Fall Back when you’re a kid: I don’t think about this at all. Fall Back when you’re a young worker: woo hoo, an extra hour of sleep! Fall Back when you’re a parent of young children: how can one hour create such a nightmare?
• As expected – so expected that I planned only to talk about the context, rather than the “news” – the Cubs declined Daniel Descalso’s option for 2021, and he’s now a free agent. I think at the outset, I want to note that the signing was low-cost for a reason, but I really liked it. I think Descalso really had changed his plate approach and swing plane in such a way that he could’ve continued to succeed. We’ll never know, of course, because he hurt his ankle almost immediately in 2019, played through it to terrible effect, and then stayed “injured” all of 2020. So, against that set of results, you can’t call the signing anything but a failure. Good guy, I’m sure, but the Cubs got nothing positive out of it.
• Where the signing goes from failure to disaster is when you consider the bigger picture. At the time, Cubs baseball ops had almost no money to deploy, so using those precious little resources on a guy who contributed nothing made it even worse. Moreover, in case you forgot, Descalso was effectively being swapped in for Tommy La Stella, who was dealt to the Angels for pitching prospect Conor Lillis-White … who got hurt and never threw a pitch in the Cubs organization. And then, of course, La Stella – not Descalso – went on to become the offensive guy the Cubs desperately needed. It was a series of interconnected moves, all of which bombed from the Cubs’ perspective. Mistakes were made.

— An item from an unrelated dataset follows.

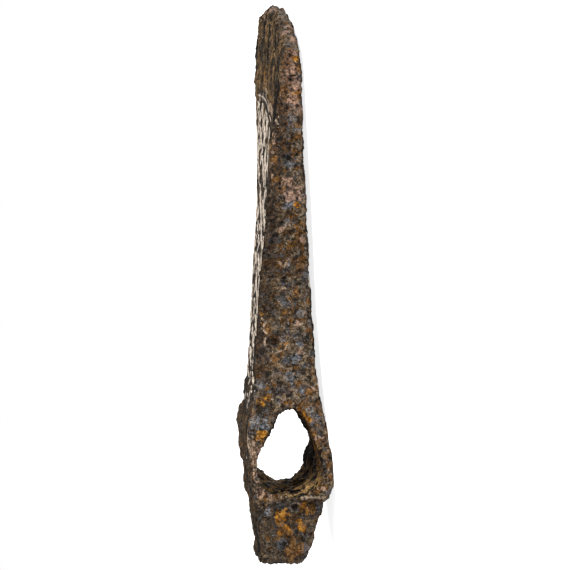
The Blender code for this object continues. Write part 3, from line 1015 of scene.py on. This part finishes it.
streaks, given, result = new_group(
    "streaks",
    {"Place": (VECTOR, None), "Length": (NUMBER, 9.0), "Spacing": (NUMBER, 0.7), **LEVEL},
    {"Mask": NUMBER, "Tone": NUMBER},
)
tree = streaks
axes = add("SeparateXYZ", Vector=given["Place"])
stretched = add(
    "CombineXYZ",
    X=math_node("DIVIDE", axes.outputs["X"], given["Length"]),
    Y=math_node("DIVIDE", axes.outputs["Y"], given["Spacing"]),
    Z=math_node("DIVIDE", axes.outputs["Z"], given["Spacing"]),
)
lines = add("TexNoise", Vector=stretched.outputs["Vector"], Scale=1.0, Detail=3.0, Roughness=0.6,
            Distortion=0.2)
wire(above_level(lines.outputs["Fac"], given), result["Mask"])
wire(lines.outputs["Fac"], result["Tone"])
print("Groups:", ", ".join(group.name for group in bpy.data.node_groups))

# %% [markdown]
# ## Flaked layers, and dirt with painted shade
#
# "layers" cuts noise into steps, like the contour lines of a map. It gives a line at each step's edge, a
# chance number for each step's colour, and the stair as a height. "dirt_and_shade" darkens a colour in the
# hollows, partly as dirt and partly as painted shade. The silver uses mottle and dirt_and_shade too, so
# that it and the iron belong together.

# %% Make the groups for layers and grime
layers, given, result = new_group(
    "layers",
    {"Place": (VECTOR, None), "Size": (NUMBER, 4.0), "Seed": (NUMBER, 0.0), "Count": (NUMBER, 9.0),
     "Width": (NUMBER, 0.16)},
    {"Edge": NUMBER, "Tone": NUMBER, "Stair": NUMBER},
)
tree = layers
terrain = add("TexNoise", {"noise_dimensions": "4D"}, Vector=given["Place"], W=given["Seed"],
              Scale=math_node("DIVIDE", 1.0, given["Size"]), Detail=2.5, Roughness=0.55, Distortion=0.5)
rising = times(terrain.outputs["Fac"], given["Count"])
level = math_node("FLOOR", rising)
above = math_node("FRACT", rising)
chance = add("TexWhiteNoise", {"noise_dimensions": "1D"}, W=math_node("ADD", level, given["Seed"]))
riser = smooth_range(above, 0.0, 0.12)
wire(smooth_range(above, given["Width"], 0.0), result["Edge"])
wire(chance.outputs["Value"], result["Tone"])
wire(math_node("ADD", level, riser), result["Stair"])

dirt_and_shade, given, result = new_group(
    "dirt_and_shade",
    {"Colour": (COLOUR, (0.5, 0.5, 0.5, 1)), "Hollow": (NUMBER, 0.0), "Place": (VECTOR, None),
     "Amount": (NUMBER, 0.8), "Dirt_and_shade_colour": (COLOUR, (0.012, 0.009, 0.007, 1))},
    {"Colour": COLOUR},
)
tree = dirt_and_shade
uneven = add("TexNoise", Vector=given["Place"], Scale=1.3, Detail=3.0)
# The colour is darkened in the hollows: partly dirt, partly painted shade.
share = times(given["Hollow"], given["Amount"])
share = times(share, math_node("MULTIPLY_ADD", uneven.outputs["Fac"], 1.2, 0.5))
wire(mix(share, given["Colour"], given["Dirt_and_shade_colour"]), result["Colour"])
print("Groups:", ", ".join(group.name for group in bpy.data.node_groups))

# %% [markdown]
# ## The iron's material: layers of oxide
#
# The colours come on in the order in which the rust grew. First come the oxides, in two sizes of layers
# that have flaked off one another. Each layer draws one of seven dark colours by its chance number. Some
# spots are russet, and the hammer poll is darker.

# %% Start the iron's material
BLACK_OXIDE = (0.012, 0.011, 0.011, 1)
RUSSET = (0.250, 0.118, 0.030, 1)
# The colours of the layers: from which chance number on, and the colour
OXIDES = [
    (0.00, (0.012, 0.010, 0.008)),
    (0.22, (0.027, 0.018, 0.009)),
    (0.38, (0.029, 0.028, 0.027)),
    (0.52, (0.054, 0.029, 0.011)),
    (0.64, (0.046, 0.038, 0.022)),
    (0.76, (0.066, 0.062, 0.056)),
    (0.88, (0.100, 0.056, 0.022)),
]


def millimetres():
    """The place on the object, in millimetres."""
    return vector_node("MULTIPLY", add("TexCoord").outputs["Object"], (1 / MM, 1 / MM, 1 / MM))


def mottled(size, seed, level, softness, place=None):
    """Ragged spots of this size in millimetres, as a mask and as a tone."""
    return place_group(mottle, Place=place or place_mm, Size=size, Seed=seed, Level=level, Softness=softness)


def spots(size, seed, level, softness):
    """Only the mask of such spots."""
    return mottled(size, seed, level, softness)["Mask"]


def stored(name):
    """A number that was stored at the vertices."""
    return add("Attribute", {"attribute_name": name}).outputs["Fac"]


rust = bpy.data.materials.new("corroded_iron")
rust.use_nodes = True
tree = rust.node_tree
surface = tree.nodes["Principled BSDF"]
place_mm = millimetres()

flakes = place_group(layers, Place=place_mm, Size=4.6, Seed=1.0, Count=9.0, Width=0.20)
scales = place_group(layers, Place=place_mm, Size=1.8, Seed=2.0, Count=3.5, Width=0.21)
oxide = add("ValToRGB")
oxide.color_ramp.interpolation = "CONSTANT"
while len(oxide.color_ramp.elements) < len(OXIDES):
    oxide.color_ramp.elements.new(0.5)
for stop, (share, tone) in zip(oxide.color_ramp.elements, OXIDES):
    stop.position = share
    stop.color = (*tone, 1)
wire(total(times(flakes["Tone"], 0.68), times(scales["Tone"], 0.32)), oxide.inputs["Fac"])
golden = times(spots(3.2, 3.0, 0.59, 0.03), spots(1.3, 15.0, 0.46, 0.05))
colour = mix(times(golden, 0.6), oxide.outputs["Color"], RUSSET)
colour = mix(times(stored("poll"), 0.35), colour, BLACK_OXIDE)
print(f"{len(OXIDES)} oxides, {len(tree.nodes)} nodes so far")

# %% [markdown]
# ## Crust, slate and pale rims
#
# A pinkish crust covers the blade's narrow side, and dense oxide is slate blue, with pale blue specks that
# are painted glints. The edges of layers, the crests of the relief and a net of thin ridges are pale,
# mostly tan and in places ochre or slate; on the crests and along the lower rim of the toe side this pale
# is painted highlight. Under the inlaid cheek runs a dark band.

# %% Add the crust, the slate and the rims
STEEL_GREY = (0.075, 0.078, 0.084, 1)
SLATE = (0.165, 0.174, 0.195, 1)
# The colour of pale specks on the slate, which are painted glints
PAINTED_BLUE_SHINE = (0.400, 0.430, 0.480, 1)
PINK_CRUST = (0.520, 0.315, 0.225, 1)
ORANGE_CRUST = (0.500, 0.215, 0.065, 1)
TAN_RIM = (0.430, 0.315, 0.205, 1)
OCHRE = (0.290, 0.112, 0.012, 1)
BROWN_RUST = (0.085, 0.043, 0.018, 1)


def patch(name, seed):
    """A stored patch with a crisp ragged rim."""
    torn = mottled(1.1, seed, 0.5, 0.3)["Tone"]
    return smooth_range(total(stored(name), times(torn, 1.2)), 1.02, 1.14)


crust = mix(spots(1.7, 6.0, 0.50, 0.06), ORANGE_CRUST, PINK_CRUST)
crumbled = spots(1.6, 16.0, 0.43, 0.04)
colour = mix(times(stored("crust"), crumbled), colour, crust)
slate_mix = mix(spots(0.8, 17.0, 0.50, 0.05), STEEL_GREY, SLATE)
# Pale blue specks on the slate are painted glints.
slate_mix = mix(spots(0.7, 30.0, 0.58, 0.03), slate_mix, PAINTED_BLUE_SHINE)
colour = mix(times(patch("slate", 26.0), 0.8), colour, slate_mix)

bend = add("TexNoise", Vector=place_mm, Scale=0.7, Detail=3.0)
bent = vector_node("MULTIPLY_ADD", bend.outputs["Color"], (1.6, 1.6, 1.6), place_mm)
cells = add("TexVoronoi", {"feature": "DISTANCE_TO_EDGE"}, Vector=bent, Scale=0.75)
net = smooth_range(cells.outputs["Distance"], 0.13, 0.02)
net = times(net, spots(2.6, 14.0, 0.47, 0.08))

# The pale on the crests and on the lower rim is painted highlight; the edges of layers and the net are the
# rust's own pattern.
rims = largest(
    times(stored("crest"), 0.5),
    times(net, 0.65),
    times(flakes["Edge"], 0.8),
    times(scales["Edge"], 0.65),
    times(stored("low_rim_highlight"), 0.6),
)
rims = times(rims, spots(1.2, 7.0, 0.44, 0.05))
rims = times(rims, math_node("SUBTRACT", 1.0, times(stored("poll"), 0.45)))
rim_mix = mix(spots(3.0, 20.0, 0.54, 0.05), TAN_RIM, OCHRE)
rim_mix = mix(spots(4.0, 24.0, 0.55, 0.05), rim_mix, SLATE)
colour = mix(rims, colour, rim_mix)
band_brown = mix(spots(1.0, 19.0, 0.5, 0.08), BLACK_OXIDE, BROWN_RUST)
colour = mix(times(stored("below_inlay"), 0.75), colour, band_brown)
print(f"{len(tree.nodes)} nodes so far")

# %% [markdown]
# ## The grain of the forged bar
#
# On the cheeks and in the eye the fibres of the bar show instead of the layers, light on the blade and
# dark elsewhere. The eye's walls are dark, partly their own rust and partly painted shade. The wall at the
# bottom of the eye is golden brown, brightened as painted light.

# %% Add the grain
GRAIN_LIGHT = (0.230, 0.140, 0.062, 1)
GRAIN_WORN = (0.088, 0.050, 0.021, 1)
GRAIN_DARK = (0.034, 0.021, 0.010, 1)
# The eye's dark walls are partly painted shade, and its golden floor is painted light.
WALL_SHADE_BLACK = (0.016, 0.008, 0.002, 1)
WALL_SHADE_BROWN = (0.090, 0.038, 0.004, 1)
WALL_LIT_GOLD = (0.560, 0.340, 0.130, 1)
RUST_DARK = (0.110, 0.055, 0.018, 1)
WALL_SQUEEZE = (0.14, 0.95, 0.14)  # makes the spots on the eye's wall into fibres

fibres = place_group(streaks, Place=place_mm, Length=12.0, Spacing=1.5, Level=0.50, Softness=0.07)
grain_top = mix(stored("blade_cheek"), GRAIN_WORN, GRAIN_LIGHT)
wood = mix(fibres["Mask"], GRAIN_DARK, grain_top)
wood = mix(times(golden, 0.5), wood, OCHRE)
squeezed = vector_node("MULTIPLY", place_mm, WALL_SQUEEZE)
wall_fibres = mottled(1.1, 28.0, 0.47, 0.07, squeezed)["Mask"]
# The eye's walls are dark, partly their own rust and partly painted shade.
wall = mix(wall_fibres, WALL_SHADE_BLACK, WALL_SHADE_BROWN)
# The floor of the eye is a bright golden brown, which is painted light.
lit_floor_colour = mix(wall_fibres, RUST_DARK, WALL_LIT_GOLD)
wall = mix(stored("eye_floor"), wall, lit_floor_colour)
wood = mix(stored("eye_wall"), wood, wall)
on_cheek = times(stored("cheek"), 0.75)
on_grain = largest(stored("blade_cheek"), on_cheek, stored("eye_wall"))
colour = mix(times(on_grain, 0.9), colour, wood)
print(f"{len(tree.nodes)} nodes so far")

# %% [markdown]
# ## Patches, veins and laths
#
# The patches that were stored at the vertices come on last. The ground between the wires is nearly
# black, the veins are pale, and the laths have fibres of their own.

# %% Add the patches
BRIGHT_OCHRE = (0.540, 0.245, 0.032, 1)
DEEP_RUSSET = (0.085, 0.036, 0.010, 1)
GROUND_BROWN = (0.016, 0.011, 0.007, 1)
VEIN_PALE = (0.500, 0.370, 0.265, 1)
LATH_LIGHT = (0.540, 0.355, 0.240, 1)
LATH_DARK = (0.075, 0.036, 0.018, 1)

pink = times(patch("pink", 25.0), times(crumbled, 0.65))
colour = mix(pink, colour, PINK_CRUST)
russet_mix = mix(spots(0.9, 31.0, 0.48, 0.05), DEEP_RUSSET, RUSSET)
colour = mix(times(patch("russet", 29.0), 0.8), colour, russet_mix)
crumbs = spots(1.1, 4.0, 0.53, 0.05)
ochre_mix = mix(crumbs, OCHRE, BRIGHT_OCHRE)
colour = mix(patch("ochre", 18.0), colour, ochre_mix)
colour = mix(times(stored("ground"), 0.9), colour, GROUND_BROWN)
vein = times(smooth_range(stored("vein"), 0.44, 0.24), spots(1.5, 32.0, 0.43, 0.05))
colour = mix(times(vein, 0.9), colour, VEIN_PALE)
lath_fibres = place_group(streaks, Place=place_mm, Length=9.0, Spacing=0.9, Level=0.50, Softness=0.06)
laths = mix(lath_fibres["Mask"], LATH_DARK, LATH_LIGHT)
colour = mix(times(patch("laths", 27.0), 0.85), colour, laths)
print(f"{len(tree.nodes)} nodes so far")

# %% [markdown]
# ## Dirt and painted shade, painted glints, lacquer and fine bumps
#
# The hollows of the relief are darkened, partly as dirt and partly as painted shade, and the grain's
# furrows as painted shade. Fine noise makes light and dark, and a few bright specks are painted glints.
# The lacquer is a thin coat in small spots. Fine noise also drives the bump, because glints come from
# facets smaller than the mesh.

# %% Finish the iron's material
# The colour of the painted glints
PAINTED_GLINT = (0.85, 0.83, 0.78, 1)

# Painted shade in the grain's furrows, joined with the hollows' darkening (partly dirt, partly painted shade).
grain_furrow_shade = add("MapRange", Value=stored("grain"), From_Min=0.5, From_Max=0.2)
hollow_shade = largest(stored("hollow"), times(grain_furrow_shade.outputs["Result"], on_grain))
colour = place_group(dirt_and_shade, Colour=colour, Hollow=hollow_shade, Place=place_mm, Amount=1.4)["Colour"]
shade = add("MapRange", Value=spots(0.6, 8.0, 0.5, 0.16), To_Min=0.42, To_Max=1.55)
shade = shade.outputs["Result"]
tint = add("CombineColor", Red=shade, Green=shade, Blue=shade)
colour = mix(1.0, colour, tint.outputs["Color"], "MULTIPLY")
# Painted glints: a few bright specks laid into the colour as highlights.
painted_glints = times(spots(0.45, 21.0, 0.62, 0.03), spots(5.0, 22.0, 0.50, 0.08))
colour = mix(times(painted_glints, 0.35), colour, PAINTED_GLINT)
wire(colour, surface.inputs["Base Color"])

gloss = add("MapRange", Value=crumbs, To_Min=0.28, To_Max=0.65)
wire(gloss.outputs["Result"], surface.inputs["Roughness"])
surface.inputs["Specular IOR Level"].default_value = 0.06
surface.inputs["Coat Roughness"].default_value = 0.12
bare = math_node("SUBTRACT", 1.0, times(on_grain, 0.85))
lacquer = times(spots(0.8, 23.0, 0.56, 0.04), times(bare, 0.6))
wire(lacquer, surface.inputs["Coat Weight"])

bumps = total(
    spots(0.9, 9.0, 0.5, 0.25),
    times(spots(0.4, 10.0, 0.5, 0.25), 0.45),
    times(net, 0.5),
    times(flakes["Stair"], 1.2),
    times(scales["Stair"], 0.4),
    times(fibres["Tone"], times(on_grain, 2.5)),
)
bump = add("Bump", Strength=1.0, Distance=0.6 * MM, Height=bumps)
wire(bump.outputs["Normal"], surface.inputs["Normal"])
iron.data.materials.clear()
iron.data.materials.append(rust)
print(f"The iron's material has {len(tree.nodes)} nodes")

# %% [markdown]
# ## The finish of the silver
#
# Silver from the ground isn't bright. Its wires are dull beige-white where they were cleaned, brown
# where rust has crept over them, and black in their pores. A metal with a rough, mottled surface shows
# that.

# %% Mix the silver's material
SILVER_PALE = (0.74, 0.63, 0.52, 1)
SILVER_DULL = (0.34, 0.27, 0.205, 1)
RUST_FILM = (0.085, 0.055, 0.034, 1)

silver = bpy.data.materials.new("silver_inlay")
silver.use_nodes = True
tree = silver.node_tree
surface = tree.nodes["Principled BSDF"]
place_mm = millimetres()
dull = mottled(2.2, 11.0, 0.52, 0.12)
film = mottled(3.6, 12.0, 0.60, 0.07)
pores = mottled(0.6, 13.0, 0.60, 0.06)
colour = mix(dull["Mask"], SILVER_PALE, SILVER_DULL)
colour = mix(times(film["Mask"], 0.85), colour, RUST_FILM)
colour = place_group(dirt_and_shade, Colour=colour, Hollow=pores["Mask"], Place=place_mm, Amount=0.8)["Colour"]
wire(colour, surface.inputs["Base Color"])
gloss = add("MapRange", Value=dull["Tone"], From_Min=0.3, From_Max=0.7, To_Min=0.32, To_Max=0.6)
wire(gloss.outputs["Result"], surface.inputs["Roughness"])
surface.inputs["Metallic"].default_value = 0.35
bump = add("Bump", Strength=0.8, Distance=0.12 * MM, Height=pores["Tone"])
wire(bump.outputs["Normal"], surface.inputs["Normal"])
for piece in (silver_above, silver_below):
    piece.data.materials.append(silver)
print(f"The silver's material has {len(tree.nodes)} nodes")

• One small positive to get out of the situation, though, is what the Cubs did this year: with Descalso still unable to contribute, the Cubs placed him on the 45-day IL rather than release him. That way, he continued to accumulate days of service in the big leagues, and thus reached 10 years of service during the 2020 season. For him and his family, that means a whole lot of pension and health benefits are now available, no matter what happens from here. Good and classy move by the Cubs, and something that I expect doesn’t go unnoticed when we talk about the Cubs being an organization that treats its players and families very well. (In a world where teams may spend very little money this offseason, it sure might help be a tiebreaker among similar low offers if you’re the org known for being good to players and families.)

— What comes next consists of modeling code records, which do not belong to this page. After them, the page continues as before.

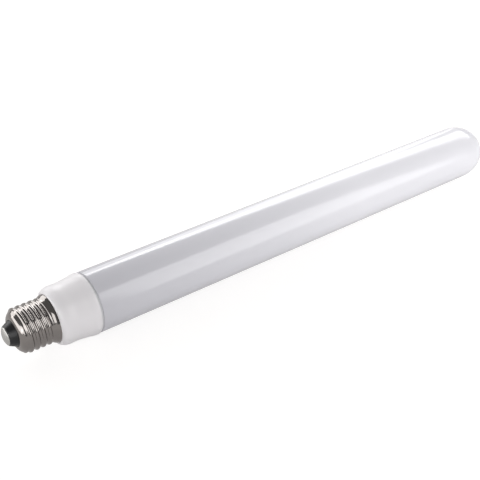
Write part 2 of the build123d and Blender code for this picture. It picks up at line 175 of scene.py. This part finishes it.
def node(tree, kind, links=(), **settings):
    """Adds one node. Settings with a plain name are its own, those with in_ are its inputs, by
    name or number. Each link is (output socket, name or number of this node's input).
    """
    made = tree.nodes.new(kind)
    for key, value in settings.items():
        if key.startswith("in_"):
            name = key.removeprefix("in_")
            socket = int(name) if name.isdigit() else name.replace("_", " ")
            made.inputs[socket].default_value = value
        else:
            setattr(made, key, value)
    for output, target in links:
        tree.links.new(output, made.inputs[target])
    return made


def finish_of(name, colour, roughness, metallic=0.0):
    """A Principled finish with its name. Returns the material, its tree, shader and position.
    Where a pattern takes a value over, the plain one is for a viewer that can't draw patterns.
    """
    material = bpy.data.materials.new(name)
    material.use_nodes = True
    tree = material.node_tree
    shader = tree.nodes["Principled BSDF"]
    shader.inputs["Base Color"].default_value = linear(colour)
    shader.inputs["Roughness"].default_value = roughness
    shader.inputs["Metallic"].default_value = metallic
    place = node(tree, "ShaderNodeTexCoord")
    return material, tree, shader, place.outputs["Object"]


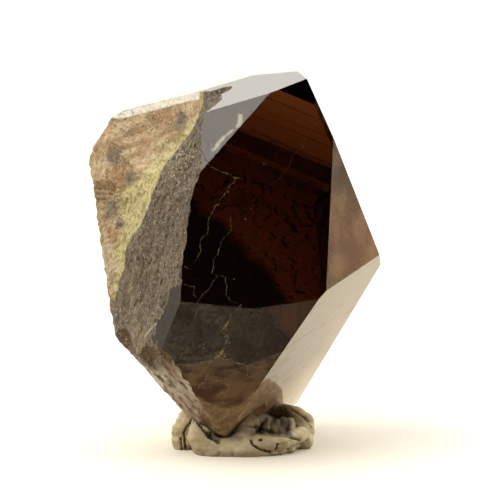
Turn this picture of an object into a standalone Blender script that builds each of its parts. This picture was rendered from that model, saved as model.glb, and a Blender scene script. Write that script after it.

• The Cubs officially have 10 free agents now, adding Descalso and Jon Lester to the original eight. After those moves, plus the Rizzo option pick-up, plus the Max Schrock claim and Rex Brothers outright, the 40-man roster stands at 31. Throw in a few more non-tenders that are certain to occur, and the Cubs have a crapload of 40-man flexibility at the moment. Given the state of things, it’s probably a good offseason to have a whole lot of room on your 40-man for low-cost flyer additions – there could be sooooo many compelling ones available.
• One caveat there to the 31 number: that doesn’t include three guys still on the 45-day IL, who’ll have to be reinstated shortly: James Norwood, Manny Rodriguez, and Brad Wieck. Even if all three are retained, like I said, you’re going to see some non-tenders coming (Albert Almora, Jose Martinez, Kyle Ryan(?), etc.), so there’s still going to be a ton of flexibility. Plus, the Cubs actually don’t have a whole lot of prospects they absolutely have to add to the 40-man this year to protect from the Rule 5 (Brailyn Marquez was the most obvious, and he’s already on there). Suffice to say, I expect the Cubs to be as active as ever in adding flyers.
• Speaking of fringe roster stuff, Bryan with a good point here:
The weird thing about Cubs decisions about who to protect from the Rule 5 Draft this year — the Michael Rucker and Trevor Megill choices are due today — is the Cubs have all this info from South Bend, and we the public have none. Makes having a strong opinion about it difficult.
— Cubs Prospects – Bryan Smith (@cubprospects) November 1, 2020
• For every other prospect who is Rule 5 eligible, the roster decisions are due by November 20. The armchair quarterbacking the roster decisions across baseball this year is going to be rough. We’re just going to have to admit, when something surprising happens, that maybe we don’t know diddly about the Alternate Site performances.